Imagine your wedding day, what do you think will be going through your minds at that point?
Jon: I’m probably going to cry. [both laugh] It’s going to be very emotional for both of us, I’m sure. I can’t wait to see my bride walk through those doors. I cannot wait.
Angela: For me, I think it’s going to fulfill this idea in my head. I keep saying, I can’t wait one more day to be his wife. And I won’t have to wait anymore. [laughs] I know that this is right. I know that I’m sure. I know that I want to spend the rest of my life with you. And now having gone through the most wonderful engagement I could have ever imaged, I think that I am more committed just because I know that this is what God wants.

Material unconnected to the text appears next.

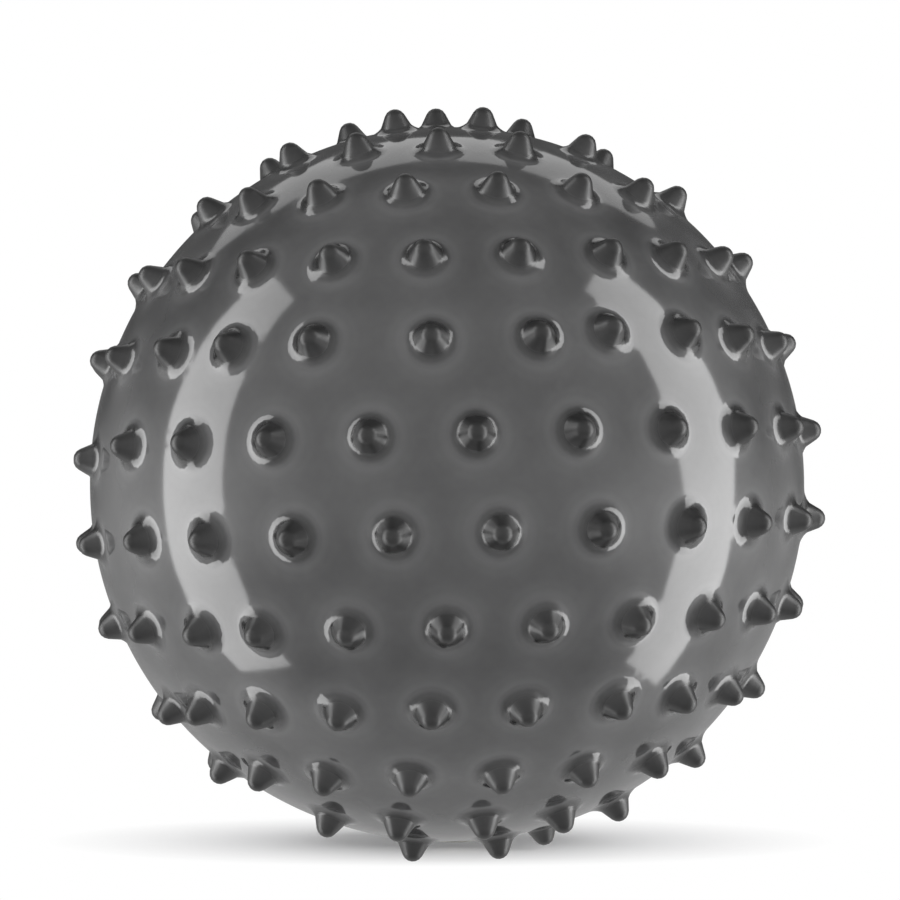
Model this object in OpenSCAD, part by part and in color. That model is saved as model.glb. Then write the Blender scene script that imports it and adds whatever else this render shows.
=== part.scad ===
// Sensory ball: an inflated, one-piece soft vinyl ball with rows of pointed nubs,
// closed by a pull-out plug in a soft sleeve.
// The origin is the centre of the ball. +Z goes through the top nub, -Z through the valve,
// and the front of the ball is at -Y.

/* [Ball] */
// Diameter of the skin between the nubs
ball_d = 188.4; // [150:0.1:300]
// Thickness of the skin
wall = 1.5; // [1:0.1:3]

/* [Nubs] */
// Height of a nub above the skin
nub_h = 5.8; // [5:0.1:8]
// Radius of a nub's rounded tip
tip_r = 2.8; // [2:0.1:3.1]
// Radius of the hollow curve round a nub's foot
foot_r = 4; // [3:0.1:4.6]
// Angle between a nub's flank and its axis, in degrees
flank = 29; // [25:1:33]

/* [Valve plug] */
// Diameter of the plug's shank
shank_d = 7; // [5:0.1:8]
// Length of the shank below the head
shank_l = 12; // [8:0.1:18]
// Diameter of the plug's head
head_d = 11; // [10:0.1:14]
// Thickness of the head
head_t = 1.8; // [1.2:0.1:2.5]
// How far the head stands out of its seat
head_proud = 0.5; // [0.2:0.1:1]
// Radial running clearance round the plug
plug_gap = 0.05; // [0.02:0.01:0.1]

/* [Valve sleeve] */
// Radius of the finger notch beside the plug's head
notch_r = 1.8; // [1:0.1:2.5]
// Thickness of the sleeve outside the notch
sleeve_wall = 0.65; // [0.5:0.05:3]
// Length of the sleeve, from the outside of the ball inwards
sleeve_l = 13; // [10:0.1:20]
// How far the flange inside the ball reaches beyond the sleeve's neck
flange_w = 5; // [3:0.1:10]
// Thickness of the flange
flange_t = 1.6; // [1:0.1:3]
// Room for the glue between the sleeve and the skin
glue_gap = 0.05; // [0.02:0.01:0.2]

/* [Hidden] */
$fn = 48;
// The ball's own large faces are drawn finer than the rest
ball_fn = 4 * $fn;
over = 1;

// How many places each row of nubs has, from the bottom row to the top one
row_places = [6, 13, 18, 22, 24, 24, 24, 24, 22, 18, 12, 6];
// How far round from the front each row starts, as a share of the row's own step
row_turn_shares = [-0.50, 0.31, -0.50, -0.23, -0.04, 0.49, 0.29, -0.11, -0.16, -0.35, 0.02, -0.45];
// Places that have no nub: row, place
bare_places = [[0, 5], [1, 3], [1, 9], [1, 10]];
// Nubs that stray from their row's rule: row, place, sideways share of the row's step,
// upward share of the step between the rows
stray_shares = [
    [0, 1, -0.05, 0], [0, 2, 0.12, 0],
    [1, 2, 0.15, 0],
    [2, 3, 0.10, 0], [2, 4, 0.25, 0], [2, 5, 0.50, 0], [2, 6, 0.25, 0],
    [2, 13, -0.20, 0], [2, 14, -0.40, 0],
    [3, 2, 0.08, 0], [3, 16, -0.20, 0], [3, 17, -0.40, -0.15], [3, 18, 0.18, -0.06],
    [4, 20, 0.15, 0], [4, 21, 0.17, 0],
    [5, 16, -0.10, 0], [5, 17, -0.25, 0], [5, 18, -0.50, -0.05], [5, 19, -0.25, -0.05],
    [6, 5, -0.20, -0.03], [6, 17, -0.20, 0], [6, 18, -0.40, -0.11], [6, 19, -0.10, -0.11],
    [7, 1, 0.09, 0], [7, 2, -0.13, 0.06], [7, 3, -0.15, 0.04], [7, 4, -0.25, 0],
    [7, 5, -0.35, -0.05], [7, 20, -0.20, 0], [7, 21, -0.11, 0.02], [7, 22, -0.21, 0.02],
    [7, 23, -0.22, 0.02],
    [8, 2, 0.05, 0], [8, 16, 0.30, 0],
    [9, 5, 0.60, 0], [9, 6, 0.35, 0], [9, 7, 0.10, 0], [9, 13, -0.25, 0], [9, 14, -0.50, 0],
    [10, 1, -0.15, -0.10], [10, 2, -0.10, 0], [10, 3, 0.30, 0],
    [10, 9, -0.25, 0], [10, 10, 0.10, 0], [10, 11, 0.10, 0],
    [11, 1, -0.03, 0], [11, 2, 0.12, 0], [11, 5, -0.15, 0],
];

ball_r = ball_d / 2;
inner_r = ball_r - wall;
rows = len(row_places);
// The rows share the height from pole to pole, with one step more than there are rows
row_step = 180 / (rows + 1);

// A nub's outline: a round tip, a straight flank and a hollow foot that meets the skin.
// The flank lies a hair inside both curves and the foot sinks a hair into the skin, so that
// every two lines cross and none just touch.
hair = nub_h / 200;
foot_sink = 4 * hair;
arc_r = tip_r + foot_r;
straight_h = nub_h - arc_r + arc_r * sin(flank);
foot_reach = arc_r * cos(flank) + straight_h * tan(flank);
foot_drop = ball_r - sqrt(ball_r * ball_r - foot_reach * foot_reach) + foot_sink;
flank_l = (straight_h + foot_drop) / cos(flank);
out = [cos(flank), sin(flank)];
down = [sin(flank), -cos(flank)];
tip_centre = [0, ball_r + nub_h - tip_r];
foot_centre = tip_centre + arc_r * out + flank_l * down;
root_z = ball_r - wall * 2 / 3;

// The valve's heights run from the outside of the ball, at the bottom, inwards
bottom = -ball_r;
head_z = bottom - head_proud;
seat_z = head_z + head_t;
shank_end = seat_z + shank_l;
seat_d = head_d + 2 * plug_gap;
bore_d = shank_d + 2 * plug_gap;
neck_d = seat_d + 2 * (notch_r + sleeve_wall);
flange_d = neck_d + 2 * flange_w;
flange_r = inner_r - glue_gap;
// Rounded corners, gate mark and hollow core of the plug
head_edge = head_t / 4;
shank_edge = shank_d / 10;
gate_d = head_d / 4;
gate_depth = head_t / 6;
core_d = shank_d / 2;
core_l = shank_l * 2 / 3;

function turn_of(row, place) =
    let (s = [for (t = stray_shares) if (t[0] == row && t[1] == place) t[2]])
    (row_turn_shares[row] + place + (len(s) > 0 ? s[0] : 0)) * 360 / row_places[row];
function rise_of(row, place) =
    let (s = [for (t = stray_shares) if (t[0] == row && t[1] == place) t[3]])
    (row - (rows - 1) / 2 + (len(s) > 0 ? s[0] : 0)) * row_step;
function is_bare(row, place) = len([for (b = bare_places) if (b == [row, place]) b]) > 0;

// A round bar of diameter d that starts below the ball and ends at the depth h inside it
module from_outside(d, h) {
    translate([0, 0, bottom - over])
        cylinder(d = d, h = h + over);
}

module nub() {
    rotate_extrude()
        difference() {
            union() {
                polygon([
                    [0, root_z],
                    [foot_centre[0], root_z],
                    foot_centre,
                    foot_centre - (foot_r + hair) * out,
                    tip_centre + (tip_r - hair) * out,
                    tip_centre,
                ]);
                translate(tip_centre)
                    intersection() {
                        circle(r = tip_r);
                        square(2 * tip_r);
                    }
            }
            translate(foot_centre) circle(r = foot_r);
        }
}

module nubs() {
    nub();
    for (row = [0:rows - 1], place = [0:row_places[row] - 1])
        if (!is_bare(row, place))
            rotate([0, 0, turn_of(row, place)])
                rotate([90 - rise_of(row, place), 0, 0])
                    nub();
}

module ball_skin() {
    color("dimgray")
        difference() {
            union() {
                sphere(r = ball_r, $fn = ball_fn);
                nubs();
            }
            sphere(r = inner_r, $fn = ball_fn);
            from_outside(neck_d + 2 * glue_gap, ball_r);
        }
}

module valve_sleeve() {
    color("gainsboro")
        difference() {
            union() {
                intersection() {
                    sphere(r = ball_r, $fn = ball_fn);
                    from_outside(neck_d, sleeve_l);
                }
                intersection() {
                    difference() {
                        sphere(r = flange_r, $fn = ball_fn);
                        sphere(r = flange_r - flange_t, $fn = ball_fn);
                    }
                    from_outside(flange_d, ball_r);
                }
            }
            from_outside(bore_d, sleeve_l + over);
            from_outside(seat_d, seat_z - bottom);
            translate([seat_d / 2, 0, 0])
                from_outside(2 * notch_r, seat_z - bottom);
        }
}

module valve_plug() {
    color("white")
        rotate_extrude()
            polygon([
                [0, head_z + gate_depth],
                [gate_d / 2, head_z + gate_depth],
                [gate_d / 2 + gate_depth, head_z],
                [head_d / 2 - head_edge, head_z],
                [head_d / 2, head_z + head_edge],
                [head_d / 2, seat_z],
                [shank_d / 2, seat_z],
                [shank_d / 2, shank_end - shank_edge],
                [shank_d / 2 - shank_edge, shank_end],
                [core_d / 2, shank_end],
                [core_d / 2, shank_end - core_l],
                [0, shank_end - core_l],
            ]);
}

ball_skin();
valve_sleeve();
valve_plug();
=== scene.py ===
"""Looks of the sensory ball: an inflated, glossy gray vinyl ball with rows of pointed nubs,
and the pull-out plug in its soft sleeve. Metres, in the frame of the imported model: the origin is
the ball's centre, +Z goes through the top nub, -Z through the valve, and the front is at -Y."""
import math

import bpy
import numpy as np
from mathutils import Matrix, Vector
from mathutils.geometry import delaunay_2d_cdt


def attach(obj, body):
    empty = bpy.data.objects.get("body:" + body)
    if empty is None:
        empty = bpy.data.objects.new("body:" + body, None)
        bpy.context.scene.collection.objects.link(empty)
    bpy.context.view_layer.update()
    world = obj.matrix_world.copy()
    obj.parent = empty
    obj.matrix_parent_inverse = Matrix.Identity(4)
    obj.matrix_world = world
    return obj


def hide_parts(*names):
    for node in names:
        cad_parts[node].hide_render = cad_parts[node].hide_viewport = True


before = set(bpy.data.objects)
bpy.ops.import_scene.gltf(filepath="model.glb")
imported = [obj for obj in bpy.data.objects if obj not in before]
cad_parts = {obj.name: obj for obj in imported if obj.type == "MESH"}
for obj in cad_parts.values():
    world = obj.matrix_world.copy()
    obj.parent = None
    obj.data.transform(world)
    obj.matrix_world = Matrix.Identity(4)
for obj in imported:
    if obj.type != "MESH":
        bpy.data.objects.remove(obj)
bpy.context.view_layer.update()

MM = 0.001

# ---- The ball, in millimetres ---------------------------------------------------------------
# As in the part's source
BALL_R = 94.2
WALL = 1.5
NUB_H = 5.8
TIP_R = 2.8
HOLE_R = 8.05
# Finer than there: the flank's angle to the axis, and a foot that turns sharply until it leans
# this much and flares out softly from there
FLANK = math.radians(27)
BEND_R = 0.8
BEND_UNTIL = math.radians(42)
FLARE_R = 5.8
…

Where are you guys going for your honeymoon?
Jon: To Puerto Vallarta for a week. Can’t wait for that. Yeah, we have it all planned out. Actually, our plan is to play everything by ear. We haven’t set anything up. We haven’t set any excursions or anything. We’re going to go and we’re going to do what we like to do:
relax and lay by the beach, get a couples massage on the beach. We actually have a Jacuzzi on our balconies; that will be nice.
Angela: I kind of want to go on a jeep tour. [laughs]
Jon: We’ll do some fun stuff but we’re going to play it all by ear. We’re not going to set anything up, have no schedules. We’ll just do what we do.